В этой пластике германский художественный гений соперничал с французским. И хотя германские мастера часто учились у французов, они оставались вполне самобытными, и созданные ими шедевры являют собой сияющую вершину в мировом художественном творчестве. Именно в готике с ее многогранностью, проникновенной силой, остротой и глубиной художественного видения «сумрачный германский гений» могучим взмахом крыльев пробился к свету и обрел наконец благодатную гармонию для истинного расцвета изобразительного искусства, в котором ваяние играло ведущую роль.
Мы говорили о различиях в художественном творчестве Франции и Германии. Германский мир можно противопоставлять не только французскому, но и вообще латинскому средиземноморскому, в котором «варварское» начало так и не вытеснило наследия античной цивилизации. И однако на самых высоких ступенях искусства такое противопоставление подчас оказывается несостоятельным. Так, в том, что касается ясности, чувства меры, внутренней уравновешенности, всеоблагораживающей гармонии, чисто германское по своей сущности творчество великого Гете достигает вершин, никем в латинском мире не превзойденных. Как мы это уже видели на примере архитектуры, то же можно сказать и о самых замечательных достижениях германской готики.
Германская готическая скульптура (в отличие от французской, украшающей главным образом не фасады храма, а его интерьер) являет как раз те черты, которые уже в романскую пору так резко отличали германское изобразительное искусство от французского. Взгляните хотя бы на неразумных дев Магдебургского собора: резко утрированный, нарочитый натурализм граничит в них не только с гротеском, но и с явной карикатурой. И впрямь бесчисленны германские скульптуры того времени, в которых мучительно рвется наружу самая безудержная фантастика да жуткая в своей неоправданной остроте выразительность. Но в то же время в них еще в большей степени, чем во французских скульптурах, сказывается стремление к индивидуализации образа, к некоторой портретности, хотя это и не фигуры каких-то конкретных лиц.
И эта индивидуализация составляет основное художественное содержание величайших шедевров германской готической пластики.
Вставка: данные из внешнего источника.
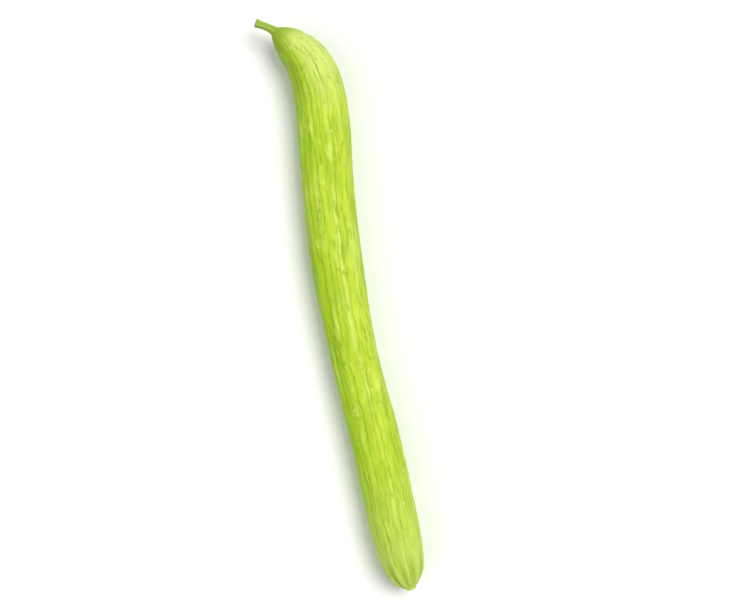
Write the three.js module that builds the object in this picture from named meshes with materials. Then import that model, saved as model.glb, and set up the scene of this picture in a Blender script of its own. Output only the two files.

К ним принадлежат в первую очередь созданные в XIII в. знаменитые скульптурные циклы соборов в Бамберге и Наумбурге.
Бамбергский «Всадник», несомненно, лучшая конная статуя средневековья. Перед нами идеальный образ борца за правое дело, героя, каким себе его представляли в ту пору. Отвагой и благородством дышат его черты, выявляя богатство и напряженность его переживаний. Он очень реален, типичен. И в то же время он - мечта. Мы верим, что такие мужи коленопреклоненно славили своих дам, сражались с их именем на устах и соревновались на рыцарских турнирах при княжеских дворах. И мы знаем также, как тяжело приходилось простому люду под властью феодальных сеньоров. Но вот этот, кажется нам, не способен на насилие, на притеснение обездоленных. Недаром по воле ваятеля горделивое сознание человеческого достоинства светится в его взоре, и вероятно, в свой грозный век он оправдывал всем своим видом мечту об очистительной силе, способной сокрушить всех дьяволов несправедливости и угнетения.
Сурова и властна в своей безрадостной прозорливости трагическая бамбергская Елизавета, мила в своей мягко осознанной женственности бамбергская Ева. Но этим не ограничивается их духовное содержание: перед нами живые образы, каждый во всей своей сложности неповторимый и глубоко человечный.
Вспомним «ползущую» Еву Оттенского собора, чье лицо кажется нам и древним, извечным, и настолько современным, реальным, будто оно встречалось или может нам встретиться в жизни. Общечеловеческой значительностью своих остро индивидуализированных образов германская готика еще усиливает в Бамбергском соборе аналогичное впечатление.
А вот, пожалуй, один из самых замечательных скульптурных ансамблей во всем мировом искусстве. Двенадцать величественных статуй высятся в хоре Наумбургского собора. Это - феодальные властители, при которых был заложен собор. Опять-таки назвать их портретами можно лишь условно, так как люди эти, давно умершие, не могли служить моделью ваятелю. И все же каждую фигуру мы воспринимаем как реальную, как изображение человека, действительно жившего, - со всеми, лишь ему присущими переживаниями и страстями, радостями и печалями. Такова магия искусства!
Великий художник, каким мы, не колеблясь, признаем его, хоть его имя не было прославлено при жизни и потому не дошло до нас, запечатлел в статуях этих властителей такие черты, которые навечно превращают каждую из них в типический образ, незабываемый по своей жизненной силе и убедительности. Образ типический и в то же время сугубо индивидуальный, конкретный.